## Task instructions
Copy, character for character, the lines running from the one with "bpy.context.scene.collection.objects.link(empty)" to the one with "in imported if", ends included. Leave out every other line.

## Data excerpt
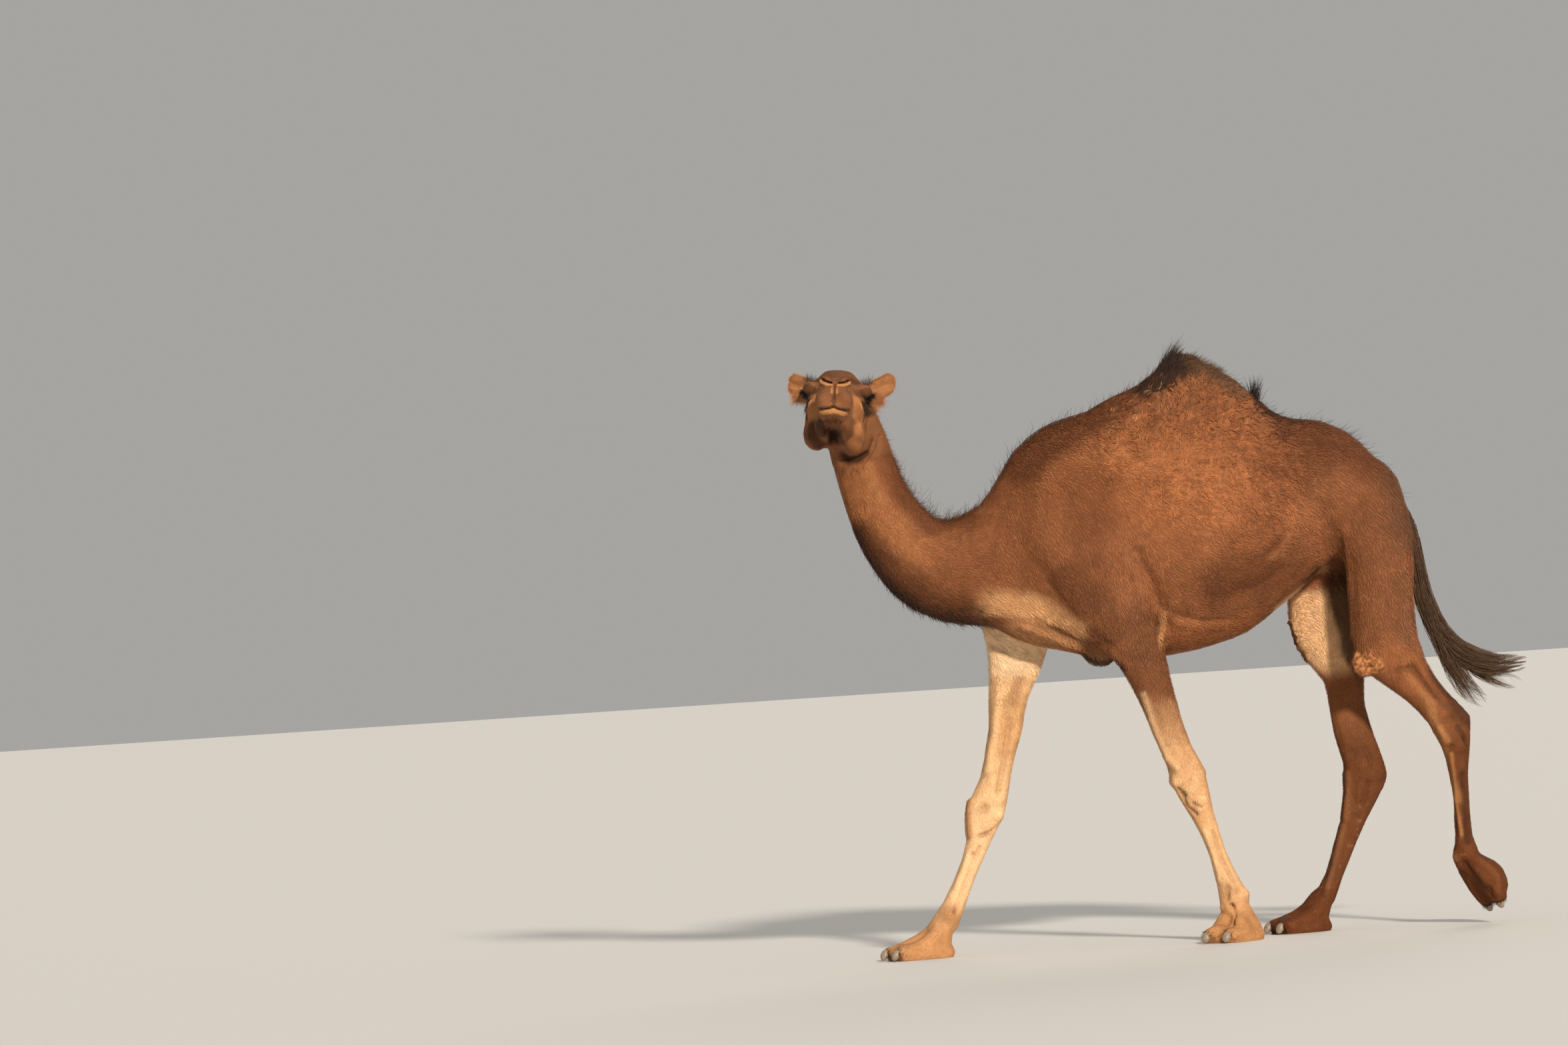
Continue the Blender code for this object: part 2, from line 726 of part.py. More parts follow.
def fold_share(co):
    """How far the joins of shoulder, hip, neck and hump are melted into the trunk."""
    share = ramp(co[:, 2], 0.98, 1.22) * (1 - 0.75 * ramp(co[:, 2], 1.96, 2.05))
    return share * (0.35 + 0.65 * ramp(co[:, 0], -0.86, -0.66))


relaxed(body, 46, fold_share, (0.5,))
relaxed(body, 10, lambda co: np.full(len(co), 0.6))
thinned(body, BODY_TRIANGLES)

head = joined(head_pieces() + [tube(NECK[-5:], 3, 2.1, 28)], "head")
remeshed(head, HEAD_VOXEL)
relaxed(head, 9, lambda co: np.ones(len(co)), (0.5,))
thinned(head, HEAD_TRIANGLES)

neck_point = np.array([-1.012, -0.076, NECK_CUT])
neck_normal = unit((-0.26, -0.24, 1.0))
lower, spare = halves(body, neck_point, neck_normal, "body", "spare")
bpy.data.objects.remove(spare)
spare, head = halves(head, neck_point, neck_normal, "spare", "head")
bpy.data.objects.remove(spare)
body, neck = halves(lower, (-0.600, 0.0, 1.400), (-0.93, 0.0, 0.36), "body", "neck")

spare, body = halves(body, (0, 0, 0.0 - GAP / 2), (0, 0, 1), "spare", "body")
bpy.data.objects.remove(spare)
legs, trunk_body = halves(body, (0.0, 0.0, 0.985), (0, 0, 1), "legs", "trunk")
named = {}
for piece in islands(legs):
    centre = points_of(piece.data).mean(0)
    which = ("fore" if centre[0] < 0.3 else "hind") + ("_left" if centre[1] < 0 else "_right")
    piece.name = "leg_" + which
    named[which] = piece

TONE = {}
KNEE = {"fore_left": 0.470, "fore_right": 0.455, "hind_left": 0.640, "hind_right": 0.465}
ANKLE = {"fore_left": 0.150, "fore_right": 0.150, "hind_right": 0.150}
for which, piece in named.items():
    cannon, upper = halves(piece, (0, 0, KNEE[which]), (0, 0, 1), "cannon_" + which, "upper_" + which)
    if which == "hind_left":
        foot, cannon = halves(
            cannon, raised_point(0.012, 0, 0), -RAISED_DOWN, "foot_" + which, "cannon_" + which
        )
    else:
        foot, cannon = halves(cannon, (0, 0, ANKLE[which]), (0, 0, 1), "foot_" + which, "cannon_" + which)
    TONE[upper.name] = PALE if "fore" in which else COAT
    TONE[cannon.name] = PALE if "fore" in which else COAT
    TONE[foot.name] = COAT
    cutter = swollen(foot, GAP * 1.3)
    for k, side in (("left", 1), ("right", -1)):
        if which == "hind_left":
            at = raised_point(0.212, -side * 0.043, -0.012)
            shape = nail(at, RAISED_DOWN, ACROSS, -RAISED_SOLE)
        else:
            middle, forward, left, half = foot_frame(which)
            at = middle + forward * (half + 0.000) + left * side * TOE_APART
            at[2] = 0.026
            down = np.array([0, 0, -1.0])
            slope = unit(forward * 0.42 + down * 0.90)
            shape = nail(at, slope, left, unit(forward * 0.90 - down * 0.42))
        claw = joined([shape], "nail_" + which + "_" + k)
        claw = less(claw, cutter, forward if which != "hind_left" else RAISED_DOWN)
        TONE[claw.name] = HORN

hump_cut = 1.790
trunk_body, hump = halves(trunk_body, (0, 0, hump_cut), (0, 0, 1), "trunk", "hump")
tail = joined([tube(TAIL, 2, 2.0, 14), tube(WISP, 2, 2.0, 12)], "tail")
remeshed(tail, BODY_VOXEL * 0.7)
relaxed(tail, 4, lambda co: np.full(len(co), 0.6))
thinned(tail, 400)
tail = less(tail, swollen(trunk_body, GAP * 1.3), np.array([1.0, 0, -1.0]))
tuft_at = np.array([1.010, -0.010, 1.130])
tuft, tail = halves(tail, tuft_at, (-0.34, 0, 0.94), "tail_brush", "tail")

eyes = []
for side, label in ((1, "left"), (-1, "right")):
    at = of_head(EYE_FORWARD, side * EYE_SIDE, EYE_UP)
    eye = joined([ball(at, (EYE_RADIUS,) * 3, AXES, 14)], "eye_" + label)
    bigger = helper(joined([ball(at, (EYE_RADIUS + GAP * 1.5,) * 3, AXES, 14)], "socket_" + label))
    head = less(head, bigger)
    TONE[eye.name] = WET
head_cutter = swollen(head, GAP * 1.3)
for side, label in ((1, "left"), (-1, "right")):
    flap = joined([ear(side)], "ear_" + label)
    flap = less(flap, head_cutter, AXES[1] * side)
    TONE[flap.name] = COAT

# ---------------------------------------------------------------- finish
solids = [o for o in bpy.data.objects if o.type == "MESH" and not o.hide_render]
low = np.min([points_of(o.data).min(0) for o in solids], axis=0)
high = np.max([points_of(o.data).max(0) for o in solids], axis=0)
shift = np.array([(low[0] + high[0]) / 2, (low[1] + high[1]) / 2, low[2]])
TONE["tail_brush"] = DARK
for obj in solids:
    put_points(obj.data, points_of(obj.data) - shift)
    material = bpy.data.materials.new(obj.name)
    material.use_nodes = True
    shader = material.node_tree.nodes["Principled BSDF"]
    tone = TONE.get(obj.name, COAT)
    shader.inputs["Base Color"].default_value = tone
    shader.inputs["Roughness"].default_value = 0.15 if tone is WET else 0.9
    shader.inputs["Metallic"].default_value = 0.0
    obj.data.materials.clear()
    obj.data.materials.append(material)
for obj in [o for o in bpy.data.objects if o.hide_render]:
    bpy.data.objects.remove(obj)
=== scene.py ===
"""The looks of a still, life-size dromedary: one skin over the solids, its coat, long hair, eyes and nails."""
import math

import bmesh
import bpy
import numpy as np
from mathutils import Matrix, Vector
from mathutils.bvhtree import BVHTree


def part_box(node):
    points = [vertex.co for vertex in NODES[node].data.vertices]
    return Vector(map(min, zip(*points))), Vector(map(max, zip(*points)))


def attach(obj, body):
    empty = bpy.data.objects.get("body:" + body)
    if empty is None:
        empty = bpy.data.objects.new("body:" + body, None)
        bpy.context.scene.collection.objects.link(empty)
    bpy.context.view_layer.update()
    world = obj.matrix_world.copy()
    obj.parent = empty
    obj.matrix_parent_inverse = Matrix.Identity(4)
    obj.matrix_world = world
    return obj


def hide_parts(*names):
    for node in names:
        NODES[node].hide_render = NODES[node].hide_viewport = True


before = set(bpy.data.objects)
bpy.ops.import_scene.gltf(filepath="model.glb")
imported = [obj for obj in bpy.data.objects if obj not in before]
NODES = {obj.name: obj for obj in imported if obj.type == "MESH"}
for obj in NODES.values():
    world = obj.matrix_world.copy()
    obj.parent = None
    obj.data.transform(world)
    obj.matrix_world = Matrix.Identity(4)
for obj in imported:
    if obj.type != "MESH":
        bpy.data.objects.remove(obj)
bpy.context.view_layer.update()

# ---------------------------------------------------------------- camera, light, floor
CAMERA_AT = (-4.39626, -27.53392, 1.4)
YAW, PITCH, ROLL = (math.radians(a) for a in (6.361829, 0.382574, 3.7))
forward = Vector((math.sin(YAW) * math.cos(PITCH), math.cos(YAW) * math.cos(PITCH), math.sin(PITCH)))
right = Vector((math.cos(YAW), -math.sin(YAW), 0))
up = right.cross(forward)
side = right * math.cos(ROLL) - up * math.sin(ROLL)
up = up * math.cos(ROLL) + right * math.sin(ROLL)
camera = bpy.data.objects.new("camera", bpy.data.cameras.new("camera"))
camera.data.lens, camera.data.sensor_width, camera.data.clip_end = 180, 36, 200
camera.matrix_world = Matrix((side, up, -forward)).transposed().to_4x4()
camera.location = CAMERA_AT
bpy.context.scene.collection.objects.link(camera)
bpy.context.scene.camera = camera
bpy.context.scene.view_settings.view_transform = "Standard"


def sun(name, direction, strength, soft, colour):
    """A broad soft light from far off, shining along this direction."""
    light = bpy.data.lights.new(name, "SUN")
    light.energy, light.angle, light.color = strength, math.radians(soft), colour
    obj = bpy.data.objects.new(name, light)
    obj.rotation_euler = Vector(direction).to_track_quat("-Z", "Y").to_euler()
    bpy.context.scene.collection.objects.link(obj)


sun("key", (-0.184, 0.979, -0.445), 3.5, 5, (1.0, 0.91, 0.79))
sun("rim", (-0.35, -0.85, -0.45), 0.6, 30, (1.0, 0.96, 0.90))
world = bpy.data.worlds.new("studio")
world.use_nodes = True
world.node_tree.nodes["Background"].inputs["Color"].default_value = (0.83, 0.81, 0.78, 1)
world.node_tree.nodes["Background"].inputs["Strength"].default_value = 0.46
bpy.context.scene.world = world

# ---------------------------------------------------------------- numbers and noise
MID = 0.12135  # y of the plane that halves the trunk
RNG = np.random.default_rng(7)


def ramp(value, low, high):
    t = np.clip((value - low) / (high - low), 0, 1)
    return t * t * (3 - 2 * t)


def unit(v):
    v = np.asarray(v, float)
    return v / np.maximum(np.linalg.norm(v, axis=-1, keepdims=True), 1e-9)


def lattice(i, seed):
    """A fixed number from -1 to 1 for each corner of a lattice: an integer hash of its place and the seed."""
    n = (i[:, 0] * 73856093) ^ (i[:, 1] * 19349663) ^ (i[:, 2] * 83492791) ^ (seed * 2654435)
    n = (n ^ (n >> 13)) * 1274126177
    n = (n ^ (n >> 16)) & 0xFFFFFF
    return n / float(0x7FFFFF) - 1.0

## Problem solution
        bpy.context.scene.collection.objects.link(empty)
    bpy.context.view_layer.update()
    world = obj.matrix_world.copy()
    obj.parent = empty
    obj.matrix_parent_inverse = Matrix.Identity(4)
    obj.matrix_world = world
    return obj


def hide_parts(*names):
    for node in names:
        NODES[node].hide_render = NODES[node].hide_viewport = True


before = set(bpy.data.objects)
bpy.ops.import_scene.gltf(filepath="model.glb")
imported = [obj for obj in bpy.data.objects if obj not in before]
NODES = {obj.name: obj for obj in imported if obj.type == "MESH"}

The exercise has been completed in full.